- Written exercise: Could you output each line of the data that follows exactly?
═════ Dataset content
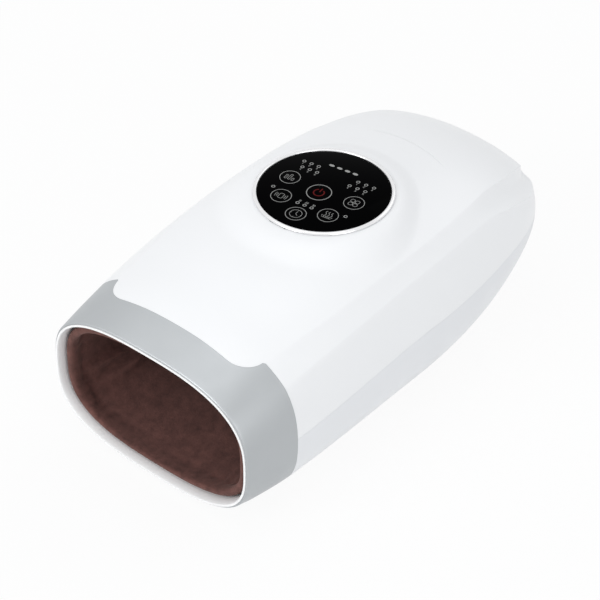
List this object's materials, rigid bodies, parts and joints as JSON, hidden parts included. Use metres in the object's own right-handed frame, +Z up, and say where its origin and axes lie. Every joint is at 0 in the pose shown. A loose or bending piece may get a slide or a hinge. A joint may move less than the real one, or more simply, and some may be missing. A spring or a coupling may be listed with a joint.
{
  "type": "hand massager",
  "caption": "Hooded hand massager: the hand goes into a lined pocket, where air cells squeeze it and a heater warms it, under a round touch panel.",
  "frame": {"origin": "on the floor under the feet, midway along and across the body", "axes": "+Z up; +Y from the hand opening toward the tail; +X to the right of someone whose hand goes in"},
  "size_m": [0.16, 0.3, 0.121],
  "materials": {
    "shell_white": "glossy white moulding",
    "base_white": "soft gloss white moulding",
    "collar_silver": "satin silver plating",
    "rim_pale": "smooth satin",
    "trim_silver": "bright edge",
    "panel_black": "polished smoked cover",
    "guide_white": "frosted",
    "board_green": "solder mask",
    "lining_brown": "brushed soft fabric",
    "cell_film": "coated film",
    "heater_film": "flexible film",
    "frame_black": "fine texture",
    "pump_grey": "smooth",
    "valve_white": "smooth",
    "steel": "drawn",
    "brass": "turned",
    "hose_clear": "soft tube",
    "battery_blue": "sleeved",
    "socket_black": "smooth",
    "foot_rubber": "matt"
  },
  "bodies": {
    "housing": {"upper_shell": "shell_white", "lower_shell": "base_white", "front_collar": "collar_silver", "mouth_rim": "rim_pale", "panel_ring": "trim_silver", "touch_panel": "panel_black", "light_guide": "guide_white", "panel_board": "board_green", "pocket_housing": "frame_black", "hand_lining": "lining_brown", "upper_air_cell": "cell_film", "lower_air_cell": "cell_film", "heating_pad": "heater_film", "mechanism_tray": "frame_black", "pump_head": "pump_grey", "pump_motor": "steel", "air_manifold": "pump_grey", "valve_lower": "valve_white", "valve_upper": "valve_white", "pump_hose": "hose_clear", "upper_hose": "hose_clear", "lower_hose": "hose_clear", "battery_cradle": "frame_black", "battery_cell_1": "battery_blue", "battery_cell_2": "battery_blue", "control_board": "board_green", "vibration_motor_left": "steel", "vibration_motor_right": "steel", "motor_strap_left": "steel", "motor_strap_right": "steel", "charge_socket": "socket_black", "panel_screw_1": "steel", "panel_screw_2": "steel", "panel_screw_3": "steel", "pocket_screw_1": "steel", "pocket_screw_2": "steel", "pocket_screw_3": "steel", "pocket_screw_4": "steel", "long_screw_1": "steel", "long_screw_2": "steel", "tray_screw_1": "steel", "tray_screw_2": "steel", "tray_screw_3": "steel", "tray_screw_4": "steel", "board_screw_1": "steel", "board_screw_2": "steel", "board_screw_3": "steel", "board_screw_4": "steel", "foot_1": "foot_rubber", "foot_2": "foot_rubber", "foot_3": "foot_rubber", "foot_4": "foot_rubber"},
    "pump_crank": {"pump_crank": "steel"},
    "vibration_weight_left": {"vibration_weight_left": "brass"},
    "vibration_weight_right": {"vibration_weight_right": "brass"},
    "plunger_lower": {"plunger_lower": "steel"},
    "plunger_upper": {"plunger_upper": "steel"}
  },
  "joints": [
    {"name": "pump_crank_spin", "type": "hinge", "parent": "housing", "child": "pump_crank", "pos_m": [-0.0123, 0.0795, 0.0463], "axis": [1, 0, 0], "continuous": true},
    {"name": "vibration_weight_left_spin", "type": "hinge", "parent": "housing", "child": "vibration_weight_left", "pos_m": [-0.0105, -0.06565, 0.09999], "axis": [1, 0, 0], "continuous": true},
    {"name": "vibration_weight_right_spin", "type": "hinge", "parent": "housing", "child": "vibration_weight_right", "pos_m": [0.0105, -0.06565, 0.09999], "axis": [1, 0, 0], "continuous": true},
    {"name": "plunger_lower_slide", "type": "slide", "parent": "housing", "child": "plunger_lower", "axis": [-1, 0, 0], "range_m": [0, 0.002], "stiffness_N_per_m": 150},
    {"name": "plunger_upper_slide", "type": "slide", "parent": "housing", "child": "plunger_upper", "axis": [-1, 0, 0], "range_m": [0, 0.002], "stiffness_N_per_m": 150}
  ]
}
══════════
- The completed task:
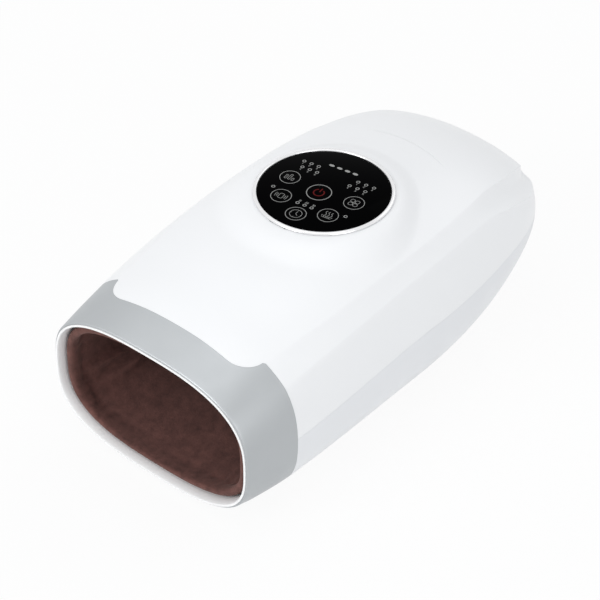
List this object's materials, rigid bodies, parts and joints as JSON, hidden parts included. Use metres in the object's own right-handed frame, +Z up, and say where its origin and axes lie. Every joint is at 0 in the pose shown. A loose or bending piece may get a slide or a hinge. A joint may move less than the real one, or more simply, and some may be missing. A spring or a coupling may be listed with a joint.
{
  "type": "hand massager",
  "caption": "Hooded hand massager: the hand goes into a lined pocket, where air cells squeeze it and a heater warms it, under a round touch panel.",
  "frame": {"origin": "on the floor under the feet, midway along and across the body", "axes": "+Z up; +Y from the hand opening toward the tail; +X to the right of someone whose hand goes in"},
  "size_m": [0.16, 0.3, 0.121],
  "materials": {
    "shell_white": "glossy white moulding",
    "base_white": "soft gloss white moulding",
    "collar_silver": "satin silver plating",
    "rim_pale": "smooth satin",
    "trim_silver": "bright edge",
    "panel_black": "polished smoked cover",
    "guide_white": "frosted",
    "board_green": "solder mask",
    "lining_brown": "brushed soft fabric",
    "cell_film": "coated film",
    "heater_film": "flexible film",
    "frame_black": "fine texture",
    "pump_grey": "smooth",
    "valve_white": "smooth",
    "steel": "drawn",
    "brass": "turned",
    "hose_clear": "soft tube",
    "battery_blue": "sleeved",
    "socket_black": "smooth",
    "foot_rubber": "matt"
  },
  "bodies": {
    "housing": {"upper_shell": "shell_white", "lower_shell": "base_white", "front_collar": "collar_silver", "mouth_rim": "rim_pale", "panel_ring": "trim_silver", "touch_panel": "panel_black", "light_guide": "guide_white", "panel_board": "board_green", "pocket_housing": "frame_black", "hand_lining": "lining_brown", "upper_air_cell": "cell_film", "lower_air_cell": "cell_film", "heating_pad": "heater_film", "mechanism_tray": "frame_black", "pump_head": "pump_grey", "pump_motor": "steel", "air_manifold": "pump_grey", "valve_lower": "valve_white", "valve_upper": "valve_white", "pump_hose": "hose_clear", "upper_hose": "hose_clear", "lower_hose": "hose_clear", "battery_cradle": "frame_black", "battery_cell_1": "battery_blue", "battery_cell_2": "battery_blue", "control_board": "board_green", "vibration_motor_left": "steel", "vibration_motor_right": "steel", "motor_strap_left": "steel", "motor_strap_right": "steel", "charge_socket": "socket_black", "panel_screw_1": "steel", "panel_screw_2": "steel", "panel_screw_3": "steel", "pocket_screw_1": "steel", "pocket_screw_2": "steel", "pocket_screw_3": "steel", "pocket_screw_4": "steel", "long_screw_1": "steel", "long_screw_2": "steel", "tray_screw_1": "steel", "tray_screw_2": "steel", "tray_screw_3": "steel", "tray_screw_4": "steel", "board_screw_1": "steel", "board_screw_2": "steel", "board_screw_3": "steel", "board_screw_4": "steel", "foot_1": "foot_rubber", "foot_2": "foot_rubber", "foot_3": "foot_rubber", "foot_4": "foot_rubber"},
    "pump_crank": {"pump_crank": "steel"},
    "vibration_weight_left": {"vibration_weight_left": "brass"},
    "vibration_weight_right": {"vibration_weight_right": "brass"},
    "plunger_lower": {"plunger_lower": "steel"},
    "plunger_upper": {"plunger_upper": "steel"}
  },
  "joints": [
    {"name": "pump_crank_spin", "type": "hinge", "parent": "housing", "child": "pump_crank", "pos_m": [-0.0123, 0.0795, 0.0463], "axis": [1, 0, 0], "continuous": true},
    {"name": "vibration_weight_left_spin", "type": "hinge", "parent": "housing", "child": "vibration_weight_left", "pos_m": [-0.0105, -0.06565, 0.09999], "axis": [1, 0, 0], "continuous": true},
    {"name": "vibration_weight_right_spin", "type": "hinge", "parent": "housing", "child": "vibration_weight_right", "pos_m": [0.0105, -0.06565, 0.09999], "axis": [1, 0, 0], "continuous": true},
    {"name": "plunger_lower_slide", "type": "slide", "parent": "housing", "child": "plunger_lower", "axis": [-1, 0, 0], "range_m": [0, 0.002], "stiffness_N_per_m": 150},
    {"name": "plunger_upper_slide", "type": "slide", "parent": "housing", "child": "plunger_upper", "axis": [-1, 0, 0], "range_m": [0, 0.002], "stiffness_N_per_m": 150}
  ]
}